American wrongfully convicted of murder

Bruce Lisker (born 1965) is an American who was wrongfully convicted of the 1983 murder of his adoptive mother, Dorka Lisker. Arrested in 1983 at age 17 and convicted of second-degree murder in 1985, he served more than 26 years of a 16-years-to-life sentence before a United States district court overturned the conviction in 2009 and all charges were dismissed later that year.

==Conviction and imprisonment==
Dorka Lisker, 66, was beaten and stabbed on March 10, 1983, at the family's Sherman Oaks home. Lisker, then 17, was arrested and, in 1985, convicted of second-degree murder.

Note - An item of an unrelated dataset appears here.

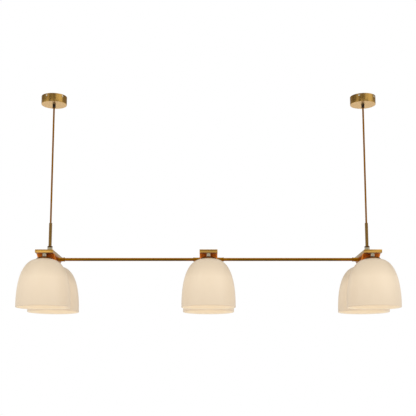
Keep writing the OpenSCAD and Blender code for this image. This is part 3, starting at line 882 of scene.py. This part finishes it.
def make_sockets():
    """The turned sockets that hold the rods, each with a lip at its open end."""
    node = "rod_sockets"
    low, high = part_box(node)
    level = (low.z + high.z) / 2
    radius = depth_of(node)
    length = 25 * mm
    spigot_length = 7 * mm
    bore = 3.5 * mm
    rod_bore = 6 * mm + fit
    rod_seat = length - 15 * mm
    slim = radius - 0.8 * mm
    lip = length - 3.2 * mm
    roll = 0.5 * mm
    outline = [
        (bore, -spigot_length), (thread_radius, -spigot_length), (thread_radius, 0),
        (radius - 0.3 * mm, 0), (radius, 0.3 * mm), (radius, 1.4 * mm), (slim, 2.2 * mm),
        (slim, lip - 0.8 * mm), (radius, lip),
        *arc((radius - roll, length - roll), roll, 0, 90, 4),
        (rod_bore, length), (rod_bore, rod_seat), (bore, rod_seat)]
    housing_low, housing_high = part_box("housing_left")
    half_width = (housing_high.x - housing_low.x) / 2
    for bracket, bracket_sign in BRACKETS.items():
        for side, sign in SIDES.items():
            faces_a_rod = bracket_sign * sign <= 0
            if faces_a_rod:
                start = Vector((bracket_x[bracket] + sign * half_width, 0, level))
                piece(
                    f"rod_socket_{bracket}_{side}", lathe(outline, 72), "fixture",
                    [rod_brass], [node], start,
                    Matrix.Rotation(sign * turn / 4, 4, "Y"))


def make_neck(lamp, x, y):
    """The bright neck under the bracket."""
    node = "neck_sleeves"
    low, high = levels_of(node)
    radius = lamp_radius_of(node)
    bore = thread_radius + fit
    outline = [
        (bore, low), (radius - 0.3 * mm, low), (radius, low + 0.4 * mm),
        (radius, high - 0.4 * mm), (radius - 0.3 * mm, high), (bore, high)]
    piece(
        f"bright_neck_{lamp}", lathe(outline, 64), "fixture", [bright_metal],
        [node], (x, y, 0), crease=30)


def make_cap(lamp, x, y):
    """The dark cap on the shade's crown: a shallow pressed dome."""
    node = "shade_caps"
    low, high = levels_of(node)
    radius = lamp_radius_of(node)
    height = high - low
    thickness = 1.2 * mm
    bore = thread_radius + fit
    flat = bore + 1 * mm
    steps = 18

    def dome(inset):
        angles = [turn / 4 * i / steps for i in range(steps + 1)]
        points = [
            ((radius - inset) * math.cos(a), low + (height - inset) * math.sin(a))
            for a in angles]
        return [(r, level) for r, level in points if r > flat] + [(bore, high - inset)]

    piece(
        f"dark_cap_{lamp}", lathe(dome(0) + dome(thickness)[::-1], 96), "fixture",
        [cap_brass], [node], (x, y, 0), crease=50)


def bell(radius, top, height):
    """Radius of the bell's wall at a height above its rim, for a wall that closes at top."""
    return radius * (1 - (height / top) ** bell_uprightness) ** (1 / bell_roundness)


def make_shade(lamp, x, y):
    """An opal glass bell: superellipse wall, fire-rounded rim and a flat crown with a hole."""
    node = f"shade_{lamp}"
    low, crown = levels_of(node)
    radius = depth_of(node)
    hole = 21 * mm
    flat = 28 * mm
    soft = 0.6 * mm
    steps = 64
    rim_middle = low + glass / 2 - crown
    rise = -rim_middle
    top = rise / (1 - (flat / radius) ** bell_roundness) ** (1 / bell_uprightness)

    def wall(inset):
        heights = [
            (rise - inset) * math.sin(turn / 4 * i / steps) for i in range(1, steps + 1)]
        return [
            (bell(radius - inset, top - inset, height), rim_middle + height)
            for height in heights]

    rim = arc((radius - glass / 2, rim_middle), glass / 2, 180, 360, 12)
    hole_edge = [(hole + soft, 0), (hole, -soft), (hole, soft - glass), (hole + soft, -glass)]
    outside_from = 3
    inside_from = len(rim) + steps + 2
    outline = rim + wall(0) + hole_edge + wall(glass)[::-1]
    shape = lathe(
        outline, 144, finish_of=lambda number: 0 if outside_from <= number < inside_from else 1)
    piece(
        f"opal_shade_{lamp}", shape, "fixture", [glass_outside, glass_inside],
        [node], (x, y, crown), crease=60)


def make_holder(lamp, x, y):
    """A white lampholder, threaded outside for the ring that clamps the glass."""
    node = f"lampholder_{lamp}"
    low, high = levels_of(node)
    flange = depth_of(node)
    flange_low = levels_of("crown_washers")[1]
    flange_high = flange_low + 2 * mm
    hub = 9 * mm
    nipple = thread_radius + fit
    nipple_seat = flange_low - 7 * mm
    contact_hole = 3 * mm
    bore = 14.55 * mm
    bore_top = levels_of(f"bulb_{lamp}")[1] + 4 * mm
    soft = 0.4 * mm
    count = 72
    foot = [(bore, low), (holder_radius - 0.5 * mm, low), (holder_radius, low + 0.5 * mm)]
    threaded = thread(
        holder_radius, low + 3 * mm, flange_low - 1 * mm, pitch=2.4 * mm, depth=0.5 * mm,
        per_turn=8, count=count, profile=lambda phase: max(0, math.cos(phase)))
    top = [
        (holder_radius, flange_low), (flange - soft, flange_low), (flange, flange_low + soft),
        (flange, flange_high - soft), (flange - soft, flange_high),
        (hub + 0.8 * mm, flange_high), (hub, flange_high + 0.8 * mm), (hub, high - 0.5 * mm),
        (hub - 0.5 * mm, high), (nipple, high), (nipple, nipple_seat),
        (contact_hole, nipple_seat), (contact_hole, bore_top), (bore, bore_top)]
    rings = rings_of(foot, count) + threaded + rings_of(top, count)
    piece(
        f"white_holder_{lamp}", skin(rings, loop=True), "fixture",
        [white_plastic], [node], (x, y, 0))


def make_clamp_ring(lamp, x, y):
    """The knurled ring that clamps the glass to the lampholder."""
    node = "shade_rings"
    low, high = levels_of(node)
    outer = lamp_radius_of(node)
    inner = holder_radius + fit
    ribs = 30
    rib_depth = 0.6 * mm
    count = ribs * 6

    def knurled(radius, level, share):
        return shaped_ring(
            lambda angle: radius - rib_depth * share * wave(ribs * angle), level, count)

    rings = [
        ring(inner, low, count), ring(outer - 1.4 * mm, low, count),
        knurled(outer - 0.3 * mm, low + 0.5 * mm, 0.4), knurled(outer, low + 1 * mm, 1),
        knurled(outer, high - 1 * mm, 1), ring(outer, high - 0.8 * mm, count),
        ring(outer, high, count), ring(inner, high, count)]
    piece(
        f"clamp_ring_{lamp}", skin(rings, loop=True), "fixture",
        [white_plastic], [node], (x, y, 0))


def make_bulb(lamp, x, y):
    """A screw-in globe bulb: white globe, smooth neck and a threaded metal cap."""
    node = f"bulb_{lamp}"
    low, high = levels_of(node)
    globe_radius = depth_of(node)
    globe = arc((0, low + globe_radius), globe_radius, -88, 44, 44)
    globe_end, globe_end_level = globe[-1]
    cap = 13.2 * mm
    cap_low = high - 26 * mm
    neck_end = cap + 0.4 * mm
    neck_end_level = cap_low - 1.6 * mm
    waist = 9 * mm
    neck_steps = 14
    neck = []
    for k in range(1, neck_steps + 1):
        share = k / neck_steps
        ease = share * share * (3 - 2 * share)
        pull = waist * (1 - share) ** 2 * share
        neck.append((
            globe_end + (neck_end - globe_end) * ease - pull,
            globe_end_level + (neck_end_level - globe_end_level) * share))
    count = 72
    glass_rings = rings_of(globe + neck, count)
    metal_rings = rings_of([(cap - 0.3 * mm, cap_low - 1.2 * mm), (cap, cap_low)], count)
    metal_rings += thread(
        cap, cap_low + 1 * mm, high - 6 * mm, pitch=3.6 * mm, depth=0.7 * mm, per_turn=12,
        count=count)
    insulator = 6.5 * mm
    contact = 5 * mm
    foot = [
        (cap - 0.6 * mm, high - 5 * mm), (cap - 3 * mm, high - 3.6 * mm),
        (insulator, high - 1.6 * mm), (contact, high - 1.2 * mm), (contact, high - 0.4 * mm),
        (contact - 0.8 * mm, high)]
    metal_from = len(glass_rings)
    insulator_from = metal_from + len(metal_rings)
    contact_from = insulator_from + 3

    def finish_of(number):
        if number < metal_from:
            return 0
        return 2 if insulator_from <= number < contact_from else 1

    shape = skin(glass_rings + metal_rings + rings_of(foot, count), finish_of=finish_of)
    piece(
        f"globe_bulb_{lamp}", shape, f"bulb_{lamp}",
        [bulb_glass, bright_metal, black_plastic], [node], (x, y, 0), crease=40)


def dress_hidden_nodes():
    """Materials of the CAD nodes that keep their own meshes."""
    dressing = {
        steel: [
            "ceiling_plate_left", "ceiling_plate_right", "grip_nuts", "collar_nuts",
            "socket_nuts", "nipples", "nipple_nuts"],
        terminal_plastic: ["terminal_block"],
        cord_weave: ["cord_tails", "stem_cords"],
        rubber: ["bend_bushes", "crown_washers"],
        ring_brass: ["cord_ferrules", "tray_bases"],
        lead_sheath: ["lamp_leads"],
        contact_brass: ["screw_shells", "centre_contacts"],
    }
    for finish, nodes in dressing.items():
        for node in nodes:
            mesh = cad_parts[node].data
            mesh.materials.clear()
            mesh.materials.append(finish)


# Studio

def background_rays(tree):
    """1 where the background is seen or mirrored, 0 where it lights the pieces."""
    seen = sum(
        tree.node("LightPath", output=name)
        for name in ("Is Camera Ray", "Is Glossy Ray", "Is Transmission Ray"))
    return seen.clamped()


def light_world():
    """White where it is seen or mirrored, and a softer level where it lights the pieces."""
    world = bpy.data.worlds.new("studio")
    bpy.context.scene.world = world
    tree = Tree(world)
    strength = background_rays(tree) * (1 - ambient_level) + ambient_level
    background = tree.node("Background", inputs={"Color": grey(1), "Strength": strength})
    tree.node("OutputWorld", inputs={"Surface": background})


def soft_light(name, place, watts):
    """A wide lamp that is aimed at the light's middle and isn't mirrored."""
    aim = Vector((0, 0, -0.6))
    data = bpy.data.lights.new(name, "AREA")
    data.shape = "RECTANGLE"
    data.size = 2.0
    data.size_y = 1.6
    data.energy = watts
    light = bpy.data.objects.new(name, data)
    bpy.context.scene.collection.objects.link(light)
    light.visible_glossy = False
    light.location = place
    light.rotation_euler = (aim - Vector(place)).to_track_quat("-Z", "Y").to_euler()


def stage_sheet(name, corners, finish):
    """A flat sheet that belongs to the studio."""
    mesh = bpy.data.meshes.new(name)
    mesh.from_pydata(corners, [], [list(range(len(corners)))])
    mesh.materials.append(finish)
    made = bpy.data.objects.new(name, mesh)
    bpy.context.scene.collection.objects.link(made)
    return made


def level_corners(left, right, front, rear, level):
    """Corners of a rectangle at one level."""
    return [(left, front, level), (right, front, level), (right, rear, level), (left, rear, level)]


def lay_floor():
    """A plain pale floor, a tall room's height below the ceiling, that keeps the shadows."""
    finish = Finish("pale_floor")
    cloud = finish.noise(finish.local(), 0.4, detail=2.0)
    material = finish.paint(
        base_color=finish.mix(cloud, shown(244, 243, 240), shown(248, 247, 245)),
        roughness=0.9,
        emission_color=finish.mix(background_rays(finish), grey(0), grey(floor_lift)),
        emission_strength=1.0)
    reach = 40
    stage_sheet("floor", level_corners(-reach, reach, -reach, reach, -3.0), material)


def reflector(name, corners, finish):
    """A card that only polished metal and glass mirror."""
    card = stage_sheet(name, corners, finish)
    card.visible_camera = False
    card.visible_diffuse = False
    card.visible_shadow = False
    card.visible_transmission = False


def raise_reflectors():
    """Cards all round the light, from dark to white, with warmer darks in their upper part."""
    distance = 6
    foot = -1.9
    split = 1.45
    blend = 1 / 3
    top = 3.6
    cards = 48
    finish = Finish("reflector_tones")
    place = finish.local()
    x, y, z = (finish.along(place, axis) for axis in "XYZ")
    bearing = x.bearing(y * -1.0) * (1 / turn) + 0.5
    low = finish.ramp(
        bearing, *[((degrees + 180) / 360, grey(tone)) for degrees, tone in low_tones])
    high = finish.ramp(
        bearing, *[
            ((degrees + 180) / 360, (tone, tone ** 1.1, tone ** 1.2, 1))
            for degrees, tone in high_tones])
    upper = ((z - split) * (1 / blend)).clamped()
    material = finish.paint(
        base_color=grey(0),
        roughness=1.0,
        emission_color=finish.mix(upper, low, high),
        emission_strength=1.0)
    circle = [(x, y) for x, y, level in ring(distance, 0, cards)]
    for i, (x0, y0) in enumerate(circle):
        x1, y1 = circle[(i + 1) % cards]
        corners = [(x0, y0, foot), (x1, y1, foot), (x1, y1, top), (x0, y0, top)]
        reflector(f"reflector_{i + 1}", corners, material)


def lay_dark_mat():
    """A dark mat under the light, which the undersides of rods and brackets mirror."""
    finish = Finish("dark_mat")
    cloud = finish.noise(finish.local(), 0.5)
    dark = (0.05, 0.04, 0.03, 1)
    less_dark = (0.08, 0.07, 0.06, 1)
    material = finish.paint(
        base_color=finish.ramp(cloud, (0.3, dark), (0.7, less_dark)), roughness=1.0)
    corners = level_corners(left=-3, right=3, front=-4, rear=0.6, level=-2.3)
    reflector("dark_mat", corners, material)


set_camera()
for side in SIDES:
    make_cord(side)
for side in SIDES:
    make_canopy(side)
    make_grip(side)
    make_stem(side)
    make_collar(side)
    make_collar_ring(side)
    make_rod(side)
make_side_screws()
for bracket in BRACKETS:
    make_cover(bracket)
    make_housing(bracket)
make_bracket_screws()
make_sockets()
for lamp, (x, y) in lamps.items():
    make_neck(lamp, x, y)
    make_cap(lamp, x, y)
    make_shade(lamp, x, y)
    make_holder(lamp, x, y)
    make_clamp_ring(lamp, x, y)
    make_bulb(lamp, x, y)
dress_hidden_nodes()

bpy.context.scene.view_settings.view_transform = "Standard"
light_world()
lay_floor()
raise_reflectors()
lay_dark_mat()
soft_light("key", (-2.2, -2.6, 1.2), 26)
soft_light("fill", (2.6, -2.2, 0.4), 20)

He served more than 26 years of a 16-years-to-life sentence in California prisons, including the California Youth Authority (now the California Division of Juvenile Justice; 1986–87), San Quentin State Prison (1987–89), and Mule Creek State Prison (1989–2009).

In 2009, United States district court judge Virginia A. Phillips overturned the conviction, finding that it had been obtained through the use of false evidence and ineffective assistance of counsel. Lisker was freed on August 13, 2009. On September 21, 2009, the Los Angeles County District Attorney dropped all charges, citing a lack of evidence.

==Compensation==
On October 15, 2015, a settlement was reached in a lawsuit Lisker filed against the City of Los Angeles in which he accused police detectives of fabricating the evidence that put him behind bars. Lisker was awarded $7.6 million in compensation. Confidential memos from the City Attorney to the L.A. City Council, obtained by the Los Angeles Times, called Lisker's case "extremely dangerous" for the city should it have gone to trial, declaring that the potential results of such a trial could be "financially devastating" to the city.

==Publicity==
Lisker's case has been featured in numerous Los Angeles Times articles, the first of which earned its authors, investigative reporters Matt Lait and Scott Glover, the prestigious Heywood Broun award on behalf of the Times. The case was also featured in an hour-long episode of the CBS News television program 48 Hours Mysteries, entitled "The Whole Truth" (2010) and hosted by correspondent Erin Moriarty, as well as the documentary film Survivors Guide to Prison (2018).

His time in the California Youth Authority is documented in an interview with Gladiator School, Stories from Inside YTS.

His case was dramatized in the CBS All Access series Interrogation.